Well maybe not for everybody. If this is your first Christmas since someone you love has died you might not be feeling all that excited about it. You may be downright dreading it.

For part 1 let’s talk about one specific thing. Expectations.

This can be a really tough time of year for you if someone you love died since last Christmas. You will be getting ready to face your first Christmas without them. You might be thinking it’s going to be terrible and your (and your family’s) worst Christmas ever. Or you might be worried that it doesn’t feel too bad….and maybe Christmas day will actually be ok….and feel guilty about that. (This isn’t uncommon).

Don’t set your expectations about what the day may hold. Or set them that it could hold anything. Because if you think ahead of time that it’s going to be the worst day ever, and dread it all month, you set yourself up to experience exactly such a day….even if that wasn’t what was going to happen.

Maybe the day will be awful. Maybe it will just be a bit difficult. Maybe it will be ok. Maybe it will be great.
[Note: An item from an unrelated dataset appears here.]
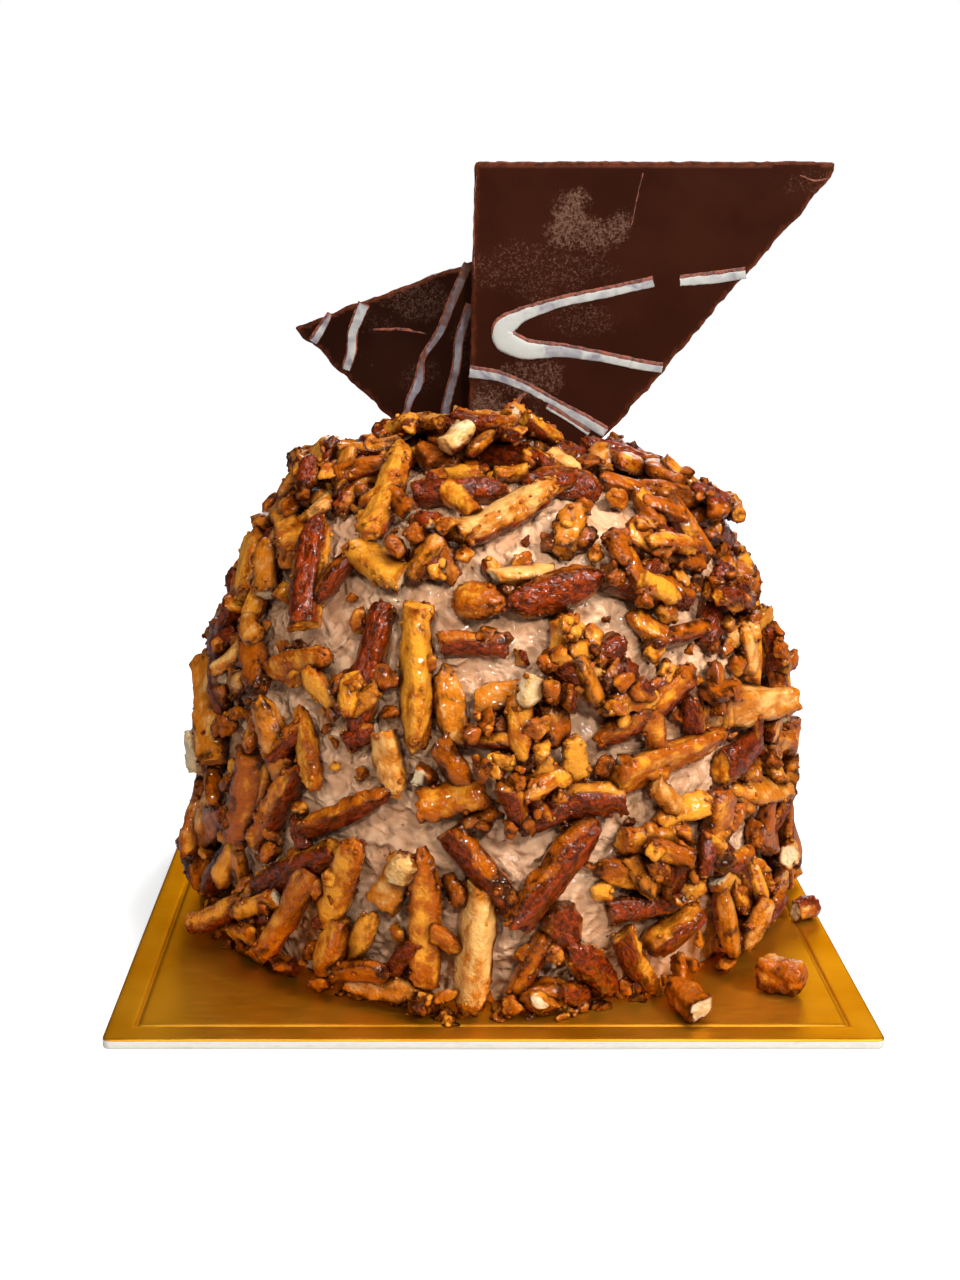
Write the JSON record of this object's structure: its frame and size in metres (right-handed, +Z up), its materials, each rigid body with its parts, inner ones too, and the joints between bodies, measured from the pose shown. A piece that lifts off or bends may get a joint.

Maybe you’ll actually enjoy yourself and your family will create a lovely day together with some different traditions.

You don’t know what it might look like so don’t plan ahead that the worst will happen.

Your expectations have a lot of power and if you have already decided it will be an awful day (and that it ‘should’ be) then guess what…this probably guarantees this experience. Don’t put ‘the worst Christmas ever’ on your Christmas list.

And if you are thinking that it should be bad or has to be bad, almost out of respect for your person who has died, then ask yourself this: what type of Christmas would they want you to be having? Not to say you snap your fingers and go ‘well then, Christmas will be awesome’.

But if you were thinking that it would be wrong to enjoy Christmas then have a little re-think, because they wouldn’t want you creating an awful Christmas out of respect for them. They wouldn’t want to be responsible for that. Would you want the people left behind when you die one day to have the worst Christmas ever as a sign of respect for you?

If others are telling you how bad their Christmas was after someone they loved had died and how bad yours will be then just nod and smile…but don’t take it on board. Your experience might not be the same as theirs. In fact that’s usually one thing you can guarantee – that your experience will never look exactly the same as someone else’s. It might be totally different.

Be open to the idea that it might be a bad day OR a good day. That there might be bad bits AND good bits. That you might be missing them and at the same time enjoying the company of other loved ones in a different way. It will be different is all you can be sure of. Some bits might be bad-different, some good-different, and some just different-different.

The next blog will suggest some tips for you about how to make the day a bit easier and how better to include your person who has died in it. But it’s important to start here, with the foundations, with your expectations. They set the stage for your experience. So, if you can, catch yourself when you hear the worst in your thoughts or words, and consider ‘maybe, just maybe, it won’t be like that’.